Daß ein wissenschaftliches Studium der Soziologie an der Philipps-Universität (noch) gut möglich ist, werden diejenigen bestätigen, die das an anderen Universitäten überprüft haben. Die personelle und programmatische Vielfalt der Marburger Soziologie macht unser Institut zu einem anerkannten Studienort für ein theoretisch und methodisch grundsolides und vielseitiges Soziologie-Studium mit einigen scharf konturierten Spezialitäten, die sich insbesondere mit den politischen Aspekten gesellschaftlicher Wirklichkeit auseinandersetzen.

Daß die Hochschulpolitik des Landes Hessen dieses Standortprofil der Marburger Soziologie zunehmend bedroht, kann nicht bestritten werden. Nur die gemeinsame Bereitschaft von Lehrenden und Studierenden, die Marburger Soziologie auch in Zukunft entschlossen zu verteidigen und die unverzichtbare Verbindung von Forschung und Lehre aufrechtzuerhalten, wird uns im Widerstand gegen allein technokratische Verwertungsinteressen an unserer Arbeit stärken.

 
 
Meine Erwartungen an unsere Studierenden sind recht einfach: Sie sollen sich auf das intellektuelle Abenteuer Soziologie mit Neugier, Wißbegier, Lernbereitschaft und Durchhaltevermögen einlassen.
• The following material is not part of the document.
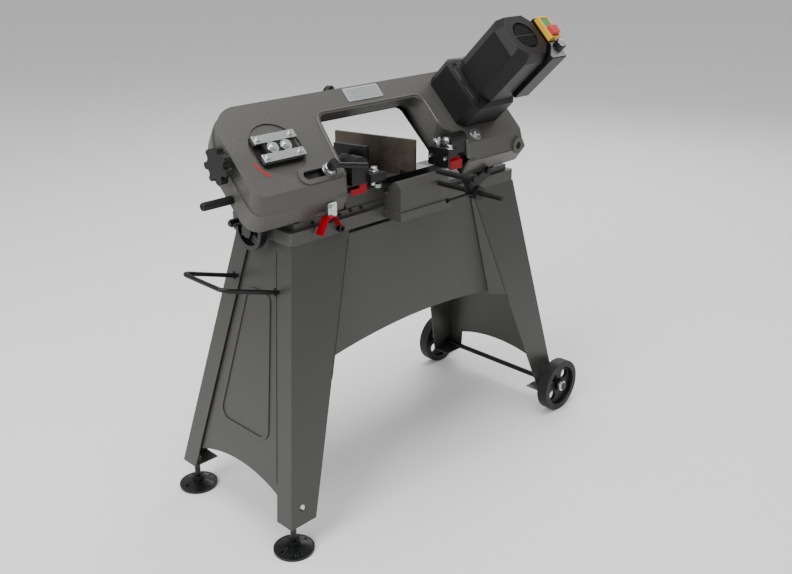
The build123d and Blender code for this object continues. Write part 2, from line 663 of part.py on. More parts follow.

Das wissenschaftliche Studium der Soziologie eröffnet die große Chance, sich auf der Basis intensiver Lesearbeit und den darauf aufbauenden Diskussionen drängenden Fragen an gesellschaftliche Wirklichkeit zu stellen, aufmerksam die permanenten Veränderungsprozesse in Gesellschaften zu verfolgen und historische Etappen gesellschaftlicher Entwicklungen zu rekonstruieren. Wer zu allem diesem nicht bereit ist, wird sich ganz sicher große Ent-Täuschungen beim wissenschaftlichen Studium der Soziologie einhandeln.